Degree Centrality Selection. Nodes with high degree have more potential to influence and activate other nodes. Therefore, we assume the high degree nodes must be seeded. Here \(\frac{1}{|V|} \ll \rho < 1\) is defined as the criteria for choosing the seed nodes. When the total neighbors |N(i)| of node i is larger than \(\rho |V|\), the node i will be seeded. Thus we add the constraints (6) to the original model in order to choose the nodes with more than \(\rho |V|\) neighbors as seed nodes.

$$\begin{aligned} x_{i,0} + \rho&\ge \frac{|N(i)|}{|V|} \end{aligned}$$
(6)
$$\begin{aligned} \rho = \epsilon&\text { implies that } N(i) = 1 \text { for a connected graph}\\ \rho = 1-\epsilon&\text { implies that } N(i) = V-1 \end{aligned}$$

The larger the \(\rho \), the nodes with higher degree will be selected as seed nodes. When \(\rho \) is \(\epsilon \), the nodes having neighbors will all be selected. When \(\rho \) is \(1-\epsilon \), only the node connecting to all the other nodes will be selected.

3.3 Greedy Algorithm

We propose the greedy algorithm for the Minimum Influence and Activation Thresholds Target Set Selection problem. The greedy algorithm selects the seed node with the largest number of inactive neighbors in each iteration and adds it to the seed node set S until the stop conditions have been met. Then we update the nodes threshold and active set in each iteration considering the propagation process. Here we update the threshold and active set based on the Breadth First Search (BFS).

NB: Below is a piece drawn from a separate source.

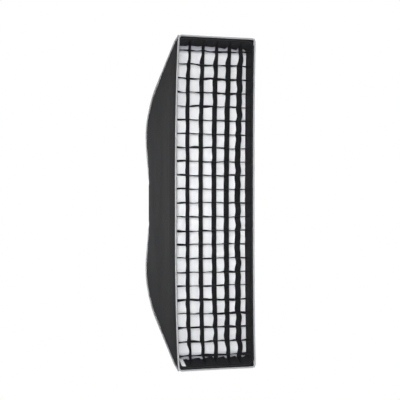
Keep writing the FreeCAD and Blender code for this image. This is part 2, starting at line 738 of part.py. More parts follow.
def make_sockets():
    end, way = socket_line()
    flat = Vector(way.x, 0, way.z).normalize()
    screws = []
    for name, x, z in CORNERS:
        out = at_corner(flat, x, z)
        turn = math.degrees(math.atan2(out.x, out.z))
        block = doc.addObject("Part::Box", "socket_block_" + name)
        block.setExpression("Length", "sizes.socket_width")
        block.setExpression("Width", "sizes.socket_depth")
        block.setExpression("Height", "sizes.socket_length")
        rotation = Rotation(Vector(0, 1, 0), turn)
        across = rotation.multVec(Vector(1, 0, 0))
        foot = Vector(end.x * x, PLATE_FRONT - size("socket_depth"), end.z * z)
        foot = foot - out * size("socket_end_wall")
        block.Placement = Placement(foot - across * (size("socket_width") / 2), rotation)
        bore = cylinder("socket_bore_" + name, at_corner(end - way * GAP, x, z), at_corner(way, x, z),
                        "sizes.rod_diameter / 2 + sizes.slip_clearance", "2 * sizes.socket_length")
        drilled = boolean("Part::Cut", "socket_drilled_" + name, block, bore)
        for step, place in enumerate(socket_screw_places()):
            tag = "%s_%d" % (name, step + 1)
            face = at_corner(place, x, z) + Vector(0, PLATE_FRONT + size("plate_thickness"), 0)
            head = cylinder("socket_head_" + tag, face, Vector(0, -1, 0),
                            "sizes.socket_head_radius", "sizes.socket_head_height")
            shank = cylinder("socket_shank_" + tag, face, Vector(0, -1, 0), "sizes.socket_screw_radius",
                             "sizes.plate_thickness + sizes.socket_screw_reach")
            screws.append(boolean("Part::Fuse", "socket_screw_" + tag, head, shank))
            hole = cylinder("socket_hole_" + tag, face, Vector(0, -1, 0),
                            "sizes.socket_screw_radius + sizes.slip_clearance",
                            "sizes.plate_thickness + sizes.socket_screw_reach + sizes.slip_clearance")
            drilled = boolean("Part::Cut", "socket_part_" + tag, drilled, hole)
        name_part(drilled, "rod_socket_" + name)
    gather("socket_screws", screws)


def make_speed_ring():
    body = new_body("speed_ring")
    half_width = "(" + HUB_RADIUS + " + sizes.plate_side_margin)"
    half_height = "(" + HUB_RADIUS + " + sizes.plate_end_margin)"
    outline = new_sketch(body, "plate_outline", "XZ_Plane", PLATE_BACK)
    draw_outline(outline, [(a + half_width, b + half_height)
                           for a, b in (("-", "-"), ("", "-"), ("", ""), ("-", ""))])
    ring_plate = add_pad(body, "ring_plate", outline, "sizes.plate_thickness")
    corners = ["Edge%d" % (i + 1) for i, edge in enumerate(body.Shape.Edges)
               if abs(edge.tangentAt(edge.FirstParameter).y) > 0.9]
    rounding = body.newObject("PartDesign::Fillet", "plate_corners")
    rounding.Base = (ring_plate, corners)
    rounding.setExpression("Radius", "sizes.plate_corner_radius")
    doc.recompute()
    hub = new_sketch(body, "hub_outline", "XZ_Plane", HUB_BACK)
    draw_circle(hub, HUB_RADIUS)
    add_pad(body, "hub", hub, "sizes.hub_length + sizes.plate_thickness / 2")
    bore = new_sketch(body, "bore_outline", "XZ_Plane", HUB_BACK)
    draw_circle(bore, NECK_RADIUS + " + sizes.running_clearance")
    add_pocket(body, "bore", bore, "sizes.hub_length + sizes.plate_thickness")
    heads = new_sketch(body, "head_recesses", "XZ_Plane", PLATE_BACK)
    shanks = new_sketch(body, "screw_holes", "XZ_Plane", PLATE_BACK)
    for name, x, z in CORNERS:
        for place in socket_screw_places():
            spot = ("%.4f mm" % (place.x * x), "%.4f mm" % (place.z * z))
            draw_circle(heads, "sizes.socket_head_radius + sizes.slip_clearance", *spot)
            draw_circle(shanks, "sizes.socket_screw_radius + sizes.slip_clearance", *spot)
    add_pocket(body, "recesses", heads, "sizes.socket_head_height + sizes.slip_clearance")
    add_pocket(body, "holes", shanks, "sizes.plate_thickness")
    lock = new_sketch(body, "lock_outline", "YZ_Plane", NECK_RADIUS + " / 2")
    draw_circle(lock, "sizes.lock_stud_radius + sizes.running_clearance", "-sizes.lock_place", "0 mm")
    add_pocket(body, "lock_hole", lock, HUB_RADIUS)


def make_bayonet_ring():
    """Flange, neck and spigot turned in one piece, with three lugs on the spigot's end."""
    body = new_body("bayonet_ring")
    turn_profile(body, "ring", [
        ("sizes.light_opening_radius", "-" + NECK_END),
        (NECK_RADIUS, "-" + NECK_END),
        (NECK_RADIUS, "-sizes.flange_thickness"),
        (NECK_RADIUS + " + sizes.flange_step", "-sizes.flange_thickness"),
        (NECK_RADIUS + " + sizes.flange_step", "0 mm"),
        (SPIGOT_RADIUS, "0 mm"),
        (SPIGOT_RADIUS, "sizes.spigot_length"),
        ("sizes.light_opening_radius", "sizes.spigot_length"),
    ])
    lug = new_sketch(body, "lug_outline", "XZ_Plane", "-sizes.spigot_length")
    inner = SPIGOT_RADIUS + " - sizes.spigot_wall / 2"
    outer = SPIGOT_RADIUS + " + sizes.lug_step"
    draw_outline(lug, [("-sizes.lug_width / 2", inner), ("sizes.lug_width / 2", inner),
                       ("sizes.lug_width / 2", outer), ("-sizes.lug_width / 2", outer)])
    pad = add_pad(body, "lug", lug, "sizes.lug_thickness")
    repeat_round(body, "lugs", pad, "Y_Axis", "3")
    hole = new_sketch(body, "screw_outline", "XZ_Plane", NECK_END)
    draw_circle(hole, "sizes.retainer_screw_radius + sizes.slip_clearance",
                SCREW_CIRCLE, "0 mm")
    cut = add_pocket(body, "screw_hole", hole,
                     "sizes.retainer_screw_reach + sizes.slip_clearance", forward=False)
    repeat_round(body, "screw_holes", cut, "Y_Axis", "sizes.retainer_screw_count")


def make_retaining_ring():
    body = new_body("retaining_ring")
    disc = new_sketch(body, "ring_outline", "XZ_Plane", NECK_END)
    draw_circle(disc, NECK_RADIUS + " + sizes.retainer_step")
    draw_circle(disc, "sizes.light_opening_radius + sizes.retainer_bore_step")
    add_pad(body, "ring", disc, "sizes.retainer_thickness")
    hole = new_sketch(body, "screw_outline", "XZ_Plane", NECK_END)
    draw_circle(hole, "sizes.retainer_screw_radius + sizes.slip_clearance",
                SCREW_CIRCLE, "0 mm")
    cut = add_pocket(body, "screw_hole", hole, "sizes.retainer_thickness")
    repeat_round(body, "screw_holes", cut, "Y_Axis", "sizes.retainer_screw_count")
    face = PLATE_FRONT - size("axial_play") / 2 - size("retainer_thickness")
    screws = []
    for step in range(int(size("retainer_screw_count"))):
        angle = 2 * math.pi * step / size("retainer_screw_count")
        place = Vector(math.cos(angle), 0, math.sin(angle)) * (NECK - size("neck_wall") / 2)
        place.y = face
        head = cylinder("retainer_head_%d" % step, place, Vector(0, -1, 0),
                        "sizes.retainer_head_radius", "sizes.retainer_head_height")
        shank = cylinder("retainer_shank_%d" % step, place, Vector(0, 1, 0), "sizes.retainer_screw_radius",
                         "sizes.retainer_thickness + sizes.retainer_screw_reach")
        screws.append(boolean("Part::Fuse", "retainer_screw_%d" % step, head, shank))
    gather("retaining_screws", screws)


def make_lock():
    stud_start = Vector(NECK + size("running_clearance"), -size("lock_place"), 0)
    outwards = Vector(1, 0, 0)
    name_part(cylinder("lock_stud", stud_start, outwards, "sizes.lock_stud_radius",
                       "sizes.lock_stud_length"), "lock_stud")
    body = new_body("lock_knob")
    knob_start = HUB_RADIUS + " + sizes.lock_knob_gap"
    disc = new_sketch(body, "knob_outline", "YZ_Plane", knob_start)
    draw_circle(disc, "sizes.lock_knob_radius", "-sizes.lock_place", "0 mm")
    add_pad(body, "knob", disc, "sizes.lock_knob_height")
    hole = new_sketch(body, "stud_hole_outline", "YZ_Plane", knob_start)
    draw_circle(hole, "sizes.lock_stud_radius + sizes.running_clearance", "-sizes.lock_place", "0 mm")
    add_pocket(body, "stud_hole", hole, NECK_RADIUS + " + sizes.running_clearance"
               " + sizes.lock_stud_length + sizes.slip_clearance - (" + knob_start + ")")
    grips = new_sketch(body, "grip_outlines", "YZ_Plane", knob_start)
    count = int(size("lock_grip_count"))
    for step in range(count):
        angle = "(360 deg * %d / %d)" % (step, count)
        draw_circle(grips, "sizes.lock_grip_radius",
                    "sizes.lock_knob_radius * cos%s - sizes.lock_place" % angle,
                    "sizes.lock_knob_radius * sin%s" % angle)
    add_pocket(body, "grips", grips, "sizes.lock_knob_height")


# ---------------------------------------------------------------- collar behind the shell

def make_collar():
    """A fabric box round the speed ring's plate, closed behind it up to the hub."""
    half_width, half_height = OPENING_HALF_WIDTH, OPENING_HALF_HEIGHT
    back = PLATE_FRONT + size("plate_thickness") + GAP + FABRIC
    outside = Part.makeBox(2 * half_width, back - OPENING_Y, 2 * half_height,
                           Vector(-half_width, OPENING_Y, -half_height))
    inside = Part.makeBox(2 * (half_width - FABRIC), back - OPENING_Y, 2 * (half_height - FABRIC),
                          Vector(FABRIC - half_width, OPENING_Y - FABRIC, FABRIC - half_height))
    hole = Part.makeCylinder(HUB + GAP, 3 * FABRIC, Vector(0, back - 2 * FABRIC, 0),
                             Vector(0, 1, 0))
    shell_end = Part.makeBox(2 * half_width, GAP, 2 * half_height,
                             Vector(-half_width, OPENING_Y, -half_height))
    sewn("rear_collar", outside.cut([inside, hole, shell_end]))
    elastic = doc.addObject("Part::Torus", "collar_elastic")
    elastic.setExpression("Radius1", HUB_RADIUS + " + sizes.sewn_gap + sizes.elastic_diameter / 2")
    elastic.setExpression("Radius2", "sizes.elastic_diameter / 2")
    place = Vector(0, back + GAP + size("elastic_diameter") / 2, 0)
    elastic.Placement = Placement(place, Rotation(Vector(1, 0, 0), 90))
    name_part(elastic, "collar_elastic")


# ---------------------------------------------------------------- build, check and write

def check_and_write():
    doc.recompute()
    for thing in doc.Objects:
        if "Invalid" in thing.State or "Error" in thing.State:
            raise RuntimeError("%s failed: %s" % (thing.Label, thing.State))
    for part in subparts:
        if part.Shape.isNull() or not part.Shape.isValid():
            raise RuntimeError("bad shape: " + part.Label)
        if not part.Shape.Solids:
            raise RuntimeError("no solid: " + part.Label)
        part.Shape.exportStep("parts/%s.step" % part.Label)
        print(part.Label, len(part.Shape.Solids), "solids")
    print(len(subparts), "sub-parts")


make_shell()
make_linings()
make_piping()
make_lips_and_tapes()
make_diffuser()
make_grid()
make_baffle()
make_rods()
make_sockets()
make_speed_ring()
make_bayonet_ring()
make_retaining_ring()
make_lock()
make_collar()
check_and_write()
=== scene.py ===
# %% [markdown]
# # A strip softbox with an egg-crate grid
#
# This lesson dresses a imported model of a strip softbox: a tall, narrow tent of black nylon on four sprung
# rods, with light grey piping on its seams, a white diffuser sheet in front and a fabric grid over that.
# The hard parts, such as the rods and the ring that holds the light, come ready from the model and only
# need a finish. Everything sewn is made again here, because cloth sags, bows and ripples, which a set of
# flat solids can't show. Every length is in metres. The light shines towards -Y, and +Z is up.

import json
import math
import random

import bmesh
import bpy
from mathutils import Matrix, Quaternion, Vector, noise


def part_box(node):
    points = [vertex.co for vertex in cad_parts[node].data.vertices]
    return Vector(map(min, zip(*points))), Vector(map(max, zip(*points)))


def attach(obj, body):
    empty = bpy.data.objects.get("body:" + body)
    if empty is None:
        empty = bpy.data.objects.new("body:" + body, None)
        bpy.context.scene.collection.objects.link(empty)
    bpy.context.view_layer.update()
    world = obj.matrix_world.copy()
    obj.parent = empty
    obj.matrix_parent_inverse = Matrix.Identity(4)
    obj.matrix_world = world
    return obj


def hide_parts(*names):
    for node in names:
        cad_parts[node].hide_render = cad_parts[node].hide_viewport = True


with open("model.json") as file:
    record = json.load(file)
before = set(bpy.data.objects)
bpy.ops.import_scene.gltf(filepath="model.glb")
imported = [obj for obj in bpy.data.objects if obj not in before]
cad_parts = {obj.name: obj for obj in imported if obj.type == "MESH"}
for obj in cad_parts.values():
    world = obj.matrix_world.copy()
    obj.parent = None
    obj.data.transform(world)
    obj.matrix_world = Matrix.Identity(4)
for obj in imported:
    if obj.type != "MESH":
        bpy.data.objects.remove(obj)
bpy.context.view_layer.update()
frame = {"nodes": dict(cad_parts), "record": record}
scene = bpy.context.scene
chance = random.Random(12)
for plain in list(bpy.data.materials):       # the finishes below take their names
    bpy.data.materials.remove(plain)

# %% [markdown]
# ## Where the camera stands
#
# The softbox is seen level, from the front and a little to its left, through a long lens, so that its
# front stays almost a true rectangle. The camera could be put in place by eye, but it is steadier to work
# it out: a direction and a distance from the middle of the front rim. It aims slightly to one side and up
# rather than shifting its lens, because a shift would stay in every other view.

# %% Camera
FACE_CENTRE = Vector((0, -0.53025, 0))
CAMERA_TURN = math.radians(-23.2)
CAMERA_DISTANCE = 4.834
AIM_LEFT, AIM_UP = 0.0614, 0.0110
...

For the BFS Search Greedy Algorithm shown in Algorithm 1, firstly we choose the seed node with the largest number of inactive neighbors and add it to the seed set S. Then we update the threshold and activation time step (T) of an inactive neighbor node by adding the influence sent from the activated seed node. BFS search starts at the tree root and explores all of the neighbor nodes at the present depth prior to moving on to the nodes at the next depth level. Here we use a queue Q to store the parent nodes which will spread the influence within propagation step P.

figure a

4 Computational Algorithms Comparison

In this subsection, we assess and draw comparisons between different computational algorithms introduced in the Sect. 3 for the minimum influence and activation thresholds target set selection model.

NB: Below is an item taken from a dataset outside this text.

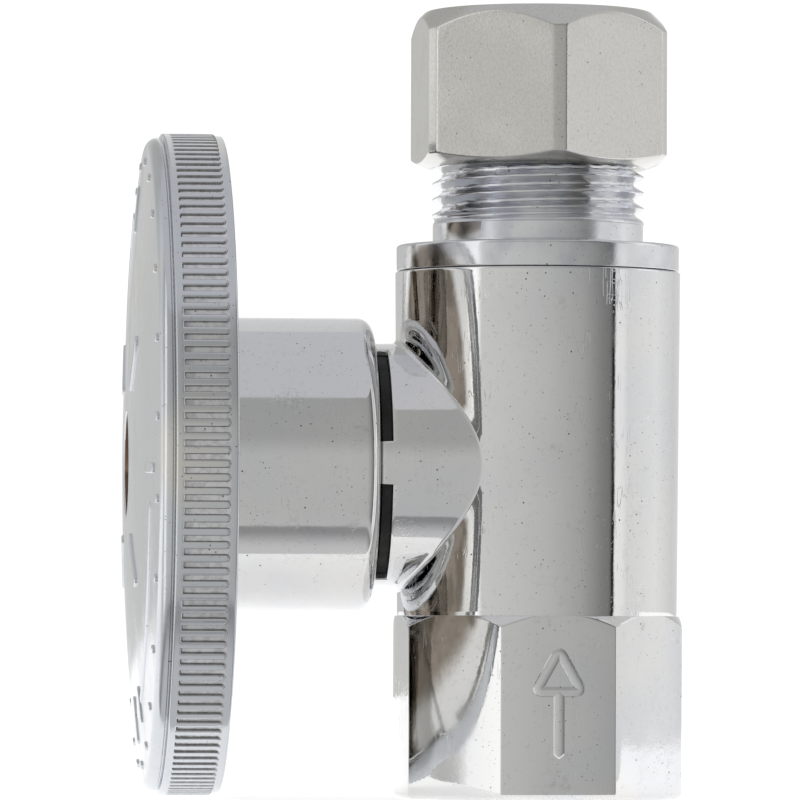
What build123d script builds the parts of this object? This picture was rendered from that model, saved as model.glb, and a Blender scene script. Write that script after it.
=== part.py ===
from build123d import *
import math
import os

# Straight quarter-turn stop valve, mm.
# Z is the flow axis, pointing up towards the outlet, with the inlet face at Z = 0.
# The stem axis points along -X at height STEM_Z.
# Distances "out" are measured from the flow axis towards the handle.
STEM_Z = 22.35

# Body
OCTAGON_FLATS = 18.92
OCTAGON_CORNER_R = 10.16
OCTAGON_TOP = 12.25
OCTAGON_TURN = 3.0
OCTAGON_SHOULDER_R = 9.56
OCTAGON_SHOULDER = 0.95
BARREL_FOOT_R = 9.43
BARREL_TOP_R = 9.63
BARREL_TOP = 35.40
NECK_ROOT_R = 8.45
NECK_END_R = 8.20
NECK_FACE_OUT = 10.45
NECK_FILLET = 0.85
TAB_END_OUT = 11.20
TAB_INNER_R = 7.75
BOSS_R = 5.60
BOSS_END_OUT = 14.00
CAVITY_R = 7.00
FLOW_ARROW_HEIGHT = 0.16
FLOW_R = 3.25

# Inlet, a 3/8 inch female pipe thread of 18 turns per inch
INLET_CREST_R = 7.40
INLET_GROOVE_DEPTH = 0.46
INLET_PITCH = 25.4 / 18
INLET_DEPTH = 10.50
INLET_MOUTH_R = 8.60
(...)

We consider a subset of real-life social networks as datasets in our experiment: Karate Club [27], Hamster Friendships Network [15], Facebook Network Dataset [16] and LastFM Social Network Dataset [20]. We set the time limit of 3600 s for bold methods in the following experiments. For the method of degree centrality, we set the \(\rho \) as 0.2.

The Karate network is a network of very small size and the result is shown in Table 1. For the Karate Club network, we could solve the model directly. However, the Leaf Node method could accelerate the computation slightly without sacrificing the performance. For larger size network of Hamster Dataset, the Graph Partition method couldn’t generate a solution in one hour, so we don’t include here in Table 2. For Leaf Node method, the model is not feasible which means we couldn’t exclude all the leaf nodes as seed nodes for Minimum Influential Seeds model. We could see from the table the Original Model even performs better than the Degree Centrality method within the time limit of 3600 s. In addition, BFS Greedy method offers good solutions within much less time compared to the Original Model. The results of Facebook1 dataset are shown in Table 3. Facebook 1 is a dataset of low density. The Facebook 1 network has a large number of nodes with few friends. Thus it is easy for Gurobi to solve it directly. However, the Leaf node method has the shortest computation time for this dataset. The results of LastFM Asia Dataset are shown in Table 4, here Leaf Node performs the best compared with Original Model and Degree Centrality methods within the time limit of 3600 s.

Table 1. Karate network
Table 2. Hamster dataset
Table 3. Facebook 1 Dataset
Table 4. LastFM Asia Dataset

In summary, for the small size datasets, we could solve the problem directly using Gurobi. For the network of low density, especially when large portion of the nodes have few neighbors(long-tailed network), we could consider the Leaf Node method and Degree Centrality method. For the larger size datasets, normally the BFS Greedy will have better performance. The Graph Partition has poor performance and long computational time for the selected social media networks. For the Graph Partition method, it could result from the structure of network which is hard to divide into subgraphs. Furthermore, even it is divided properly, sometimes the size of the subgraph is still hard to solve directly.

5 Conclusion

The increasing popularity of social media networks has created the need for businesses, politicians and organizations to find influential users in social media to spread the influence. In this work, we have addressed the problem through developing the minimum influence and activation thresholds target set selection model. Our model allows us to find the minimum seed nodes that influence all the nodes at time T. In addition, we provide different computational algorithms to tackle the various datasets as well. They are Graph Partition, Leaf Node, Degree Centrality and BFS Greedy computational algorithms. Experiments in various datasets show that BFS Greedy is much more efficient than the other methods for large size datasets. Besides, leaf node deletion and degree centrality selection perform better in terms of long-tailed network.